• GOAL OF THE EXERCISE:
Print out the material that follows word for word.

• DATA PROVIDED:
>>>

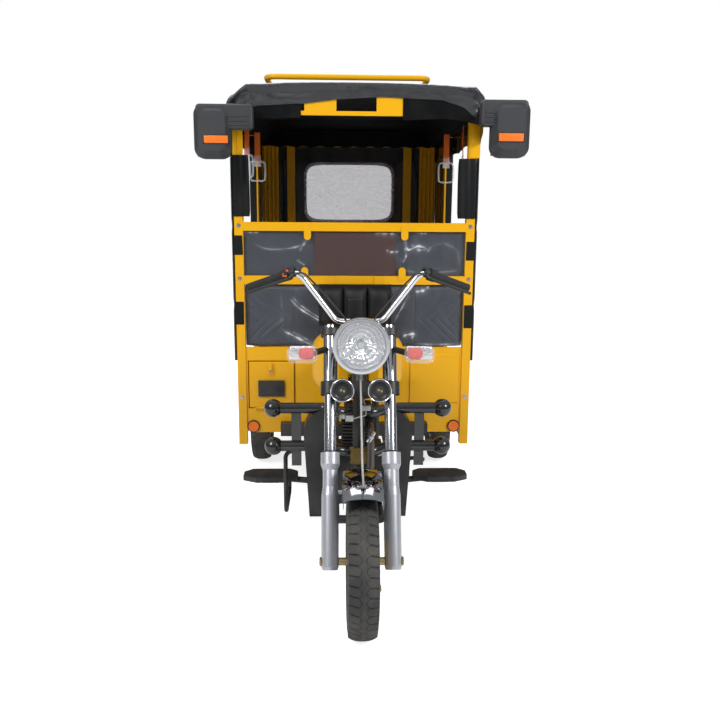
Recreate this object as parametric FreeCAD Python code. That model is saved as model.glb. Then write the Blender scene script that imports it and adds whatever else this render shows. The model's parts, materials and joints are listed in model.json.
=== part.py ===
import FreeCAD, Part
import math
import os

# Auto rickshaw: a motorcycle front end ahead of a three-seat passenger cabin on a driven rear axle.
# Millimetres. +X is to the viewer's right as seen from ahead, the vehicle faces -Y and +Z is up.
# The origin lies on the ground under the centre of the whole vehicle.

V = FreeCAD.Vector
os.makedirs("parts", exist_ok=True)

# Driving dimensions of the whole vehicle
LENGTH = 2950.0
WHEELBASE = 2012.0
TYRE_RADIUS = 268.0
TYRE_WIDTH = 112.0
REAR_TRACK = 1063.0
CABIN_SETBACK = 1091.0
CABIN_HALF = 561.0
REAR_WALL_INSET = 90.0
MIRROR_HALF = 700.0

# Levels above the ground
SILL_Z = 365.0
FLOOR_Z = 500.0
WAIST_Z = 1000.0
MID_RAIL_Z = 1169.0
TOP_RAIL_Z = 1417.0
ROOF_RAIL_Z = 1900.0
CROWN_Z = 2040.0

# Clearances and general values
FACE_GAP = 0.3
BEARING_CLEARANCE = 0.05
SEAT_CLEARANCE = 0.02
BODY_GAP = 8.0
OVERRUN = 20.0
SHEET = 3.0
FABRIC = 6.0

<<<

• WRITTEN SOLUTION:
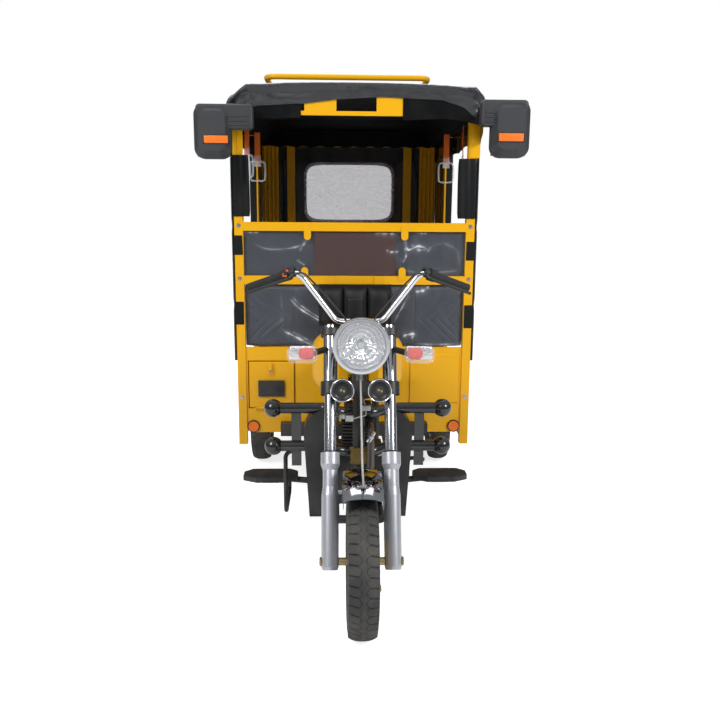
Recreate this object as parametric FreeCAD Python code. That model is saved as model.glb. Then write the Blender scene script that imports it and adds whatever else this render shows. The model's parts, materials and joints are listed in model.json.
=== part.py ===
import FreeCAD, Part
import math
import os

# Auto rickshaw: a motorcycle front end ahead of a three-seat passenger cabin on a driven rear axle.
# Millimetres. +X is to the viewer's right as seen from ahead, the vehicle faces -Y and +Z is up.
# The origin lies on the ground under the centre of the whole vehicle.

V = FreeCAD.Vector
os.makedirs("parts", exist_ok=True)

# Driving dimensions of the whole vehicle
LENGTH = 2950.0
WHEELBASE = 2012.0
TYRE_RADIUS = 268.0
TYRE_WIDTH = 112.0
REAR_TRACK = 1063.0
CABIN_SETBACK = 1091.0
CABIN_HALF = 561.0
REAR_WALL_INSET = 90.0
MIRROR_HALF = 700.0

# Levels above the ground
SILL_Z = 365.0
FLOOR_Z = 500.0
WAIST_Z = 1000.0
MID_RAIL_Z = 1169.0
TOP_RAIL_Z = 1417.0
ROOF_RAIL_Z = 1900.0
CROWN_Z = 2040.0

# Clearances and general values
FACE_GAP = 0.3
BEARING_CLEARANCE = 0.05
SEAT_CLEARANCE = 0.02
BODY_GAP = 8.0
OVERRUN = 20.0
SHEET = 3.0
FABRIC = 6.0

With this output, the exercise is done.